Here is the change in the total revenues for degree-granting institutions of higher education in America over the last four decades, per total full-time equivalent enrollment, converted into 2022 dollars:

FY1980: $26,417

FY2001: $39,141

FY2022: $49,749

How did this happen? The answer has a lot of components, so let’s take a look at some of them, in no particular order.

(1) America as a nation is a lot richer than it was 40 years ago, and the growth in higher ed revenue reflects this broader economic growth pretty closely, as both figures have roughly doubled over this time.

(2) Some costs in higher ed are necessarily much higher than they were 40 years ago. The most obvious is IT, although this raises the question — not begs the question, raises the question — of whether and to what extent the cost savings to institutions generated by IT should cancel out or exceed costs of IT itself (I would think the answer would be “by a lot” but I’m no expert).

(3) Colleges and universities are expected by pretty much everybody involved with them to be far more full-service sorts of institutions than they were 40 years ago. This is true in both serious (mental health services) and relatively frivolous (the infamous climbing walls and lazy rivers) ways.

(4) The professional incentives of upper administrators in higher education are perverse. Essentially, upper administration is evaluated and rewarded in terms of a hyper-capitalist model, in which the prime directive is always more growth, especially of revenues. Obviously, the parallel between the economics of the university and those of the larger society is not coincidental.

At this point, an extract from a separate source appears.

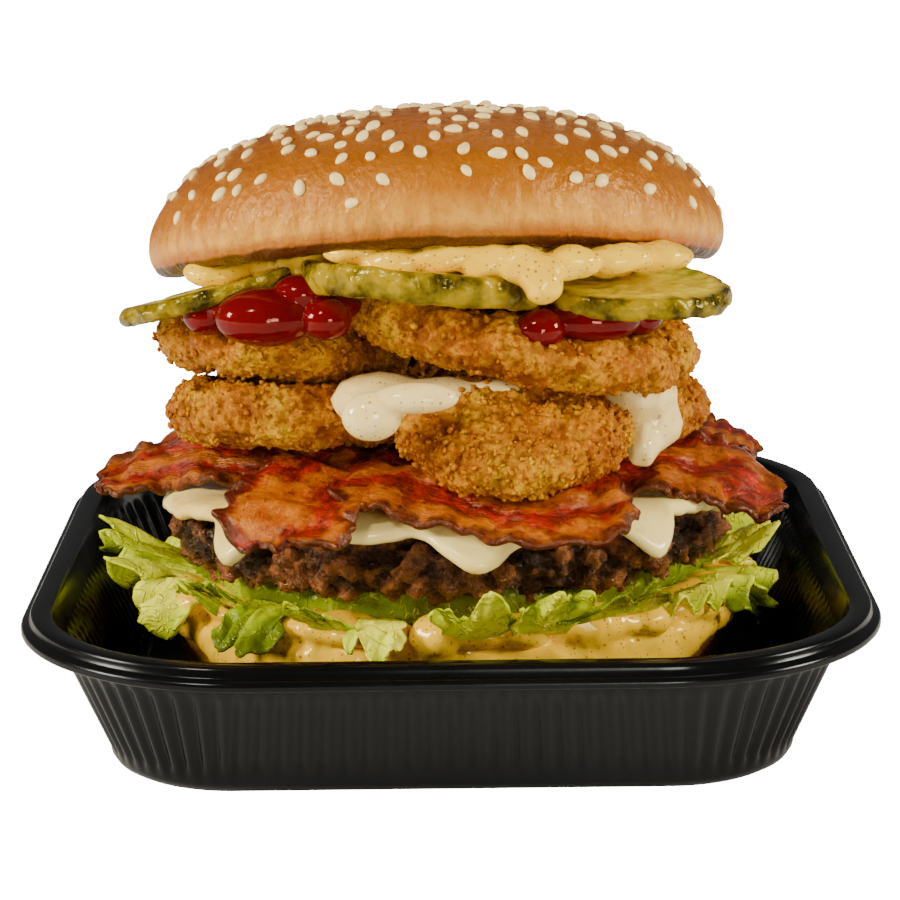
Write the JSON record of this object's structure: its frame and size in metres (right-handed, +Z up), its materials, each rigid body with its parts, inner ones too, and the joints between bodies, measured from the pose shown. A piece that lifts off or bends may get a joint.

(5) An extremely clear example of the perverse effects of this model is provided by comparing the change in compensation between faculty and upper administrators. The average salaries of all FULL TIME university faculty essentially didn’t change between 1970 and 2022, going from $96K to $98K, in constant dollars. But the PERCENTAGE of faculty that was full time changed from 78% to 52% over this same time frame, which means that faculty salaries have gone down very sharply over the past couple of generations, if you count the half of the faculty that does two-thirds of the teaching in higher ed as actual faculty, which I realize many a chaired professor doesn’t, for reasons that are too obvious to belabor.

Meanwhile, compensation for upper administrators has exploded. 40 years ago, hardly any university president was making more than $300,000 per year in constant, 2022 dollars. Today, dozens of presidents make many multiples of that, but what’s even more relevant is that literally thousands of other administrators have larger salaries than the highest-paid university presidents did a generation ago. And the sheer NUMBER of upper administrators has proliferated, for both good and bad reasons. The good or at least arguably good reasons have to do with the demands that universities be full service institutions in ways that they weren’t, referenced above.

The bad reasons include the fact that the very highest administrators will strive to unload their putative job responsibilities onto underlings, who will perform the actual work that the Lord High Chancellor of Synergistic Interdisciplinary Synergies is in theory paid to perform. Also, as the professional administrative class has been increasingly hived off from the faculty into a separate career track/social caste, its members naturally come to consider administration to be the most central and important and valuable thing that happens at the university, as opposed to research and teaching and other stuff that members of the professional administrative class no longer do, because they have achieved academic escape velocity.

(6) It’s difficult to overstate the corrupting effects that pseudo-evaluative ranking rituals have had on higher education. US News and its various imitators have, over the past generation, created a ready-made pragmatic excuse for what upper administrators want to do anyway, which is to constantly spend more money. This is because these institutions are rewarded directly and indirectly for spending more money, as a proxy for the quality of the institutions themselves. This is, from an economic and social standpoint, very obviously insane, but when sanity collides with the social and economic self-interest of the relevant decision makers, sanity is going to lose.

(7) A critical factor in regard to how all of the above happens is the extremely weak and inadequate governance structure at so many institutions of the higher learning in America. I can from personal experience state in the most polite terms that I can muster that, for example, the regents of the University of Colorado don’t have the faintest idea about what’s going on at my employer, let alone any clue how to go about managing whatever that might be. This is not, I hasten to add, because of any character flaws on their part as individuals, but rather because the combination of the regents’ professional backgrounds and the essentially total control that the upper university administration exercises over the information available to the regents makes anything resembling an independent check on the administration’s self-dealing — which, again, is structurally overdetermined down to the last turtle — all but impossible.

For various economic, demographic, and political factors, these dynamics are hurtling American higher ed toward a reckoning, that is even now approaching gradually, but will one day arrive suddenly.

Until that day, the motto of the powers that be in academia is exactly the same one that governs the behavior of the masters of our increasingly plutocratic universe: I’ll be gone; you’ll be gone.